Pub Date: Feb. 22nd, 2015
ISBN: 978-1501069628
Publisher: CreateSpace

In Frost’s debut, an intrepid young woman embarks on a journey of self-discovery while finding true love in an unlikely setting.

After Katherine Haynes’ mother died, she formed a close bond with her widowed father, Walter, and found a second home at the Williamson-Goucher School for Young Ladies. During Easter weekend in 1841, tragedy strikes when Walter dies during a thunderstorm. Orphaned Katherine is left in the guardianship of her step-uncle, Henry, who plans her betrothal to his younger son, Ethan. By 1850, Henry has also died and Katherine’s guardianship has passed to his older son, Jonathan, a calculating man who has his own designs on Katherine’s inherited fortune. When she receives a letter from Ethan declaring his love, she returns home, where Jonathan assaults her. After realizing that Ethan loves another woman and that no one else can help her, Katherine decides to travel to California, where her grandmother lives. During her travels, she meets a man named Martino Castillo, who agrees to escort her. When he’s arrested after being mistaken for a wanted criminal, Katherine hastily agrees to marry him to spare his life. What starts as a marriage of convenience, however, turns into an unexpected romance as the couple tries to stay one step ahead of Jonathan on their journey. The strongest elements of Frost’s novel are its settings and its large cast of characters. Her descriptions of Katherine’s clandestine escape from Baltimore and subsequent journey through Western frontier towns are engaging and exciting throughout.
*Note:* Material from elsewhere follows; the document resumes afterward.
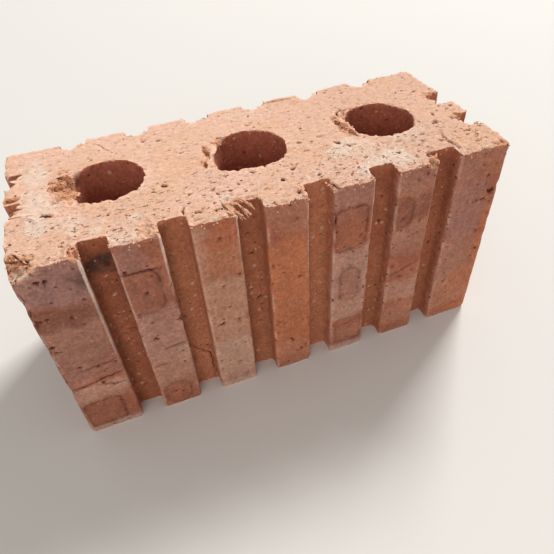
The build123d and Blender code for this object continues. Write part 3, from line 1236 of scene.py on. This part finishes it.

Frost doesn’t shy away from describing hardships, but she balances them with the warm, welcoming sense of community that Martino and Katherine develop with their fellow travelers. Both of the lead characters are appealing and their love story is tender and believable. The secondary players are also well-developed—particularly Alexander Daniels, Jonathan’s partner and a man of intrigue and mystery. These strengths all compensate for occasionally weak copy editing; for example, early on, a housekeeper leads Katherine “passed the cabinet of treasured Rockingham pottery.”

An often entertaining historical romance with vivid settings, complex characters, and a plethora of plot twists.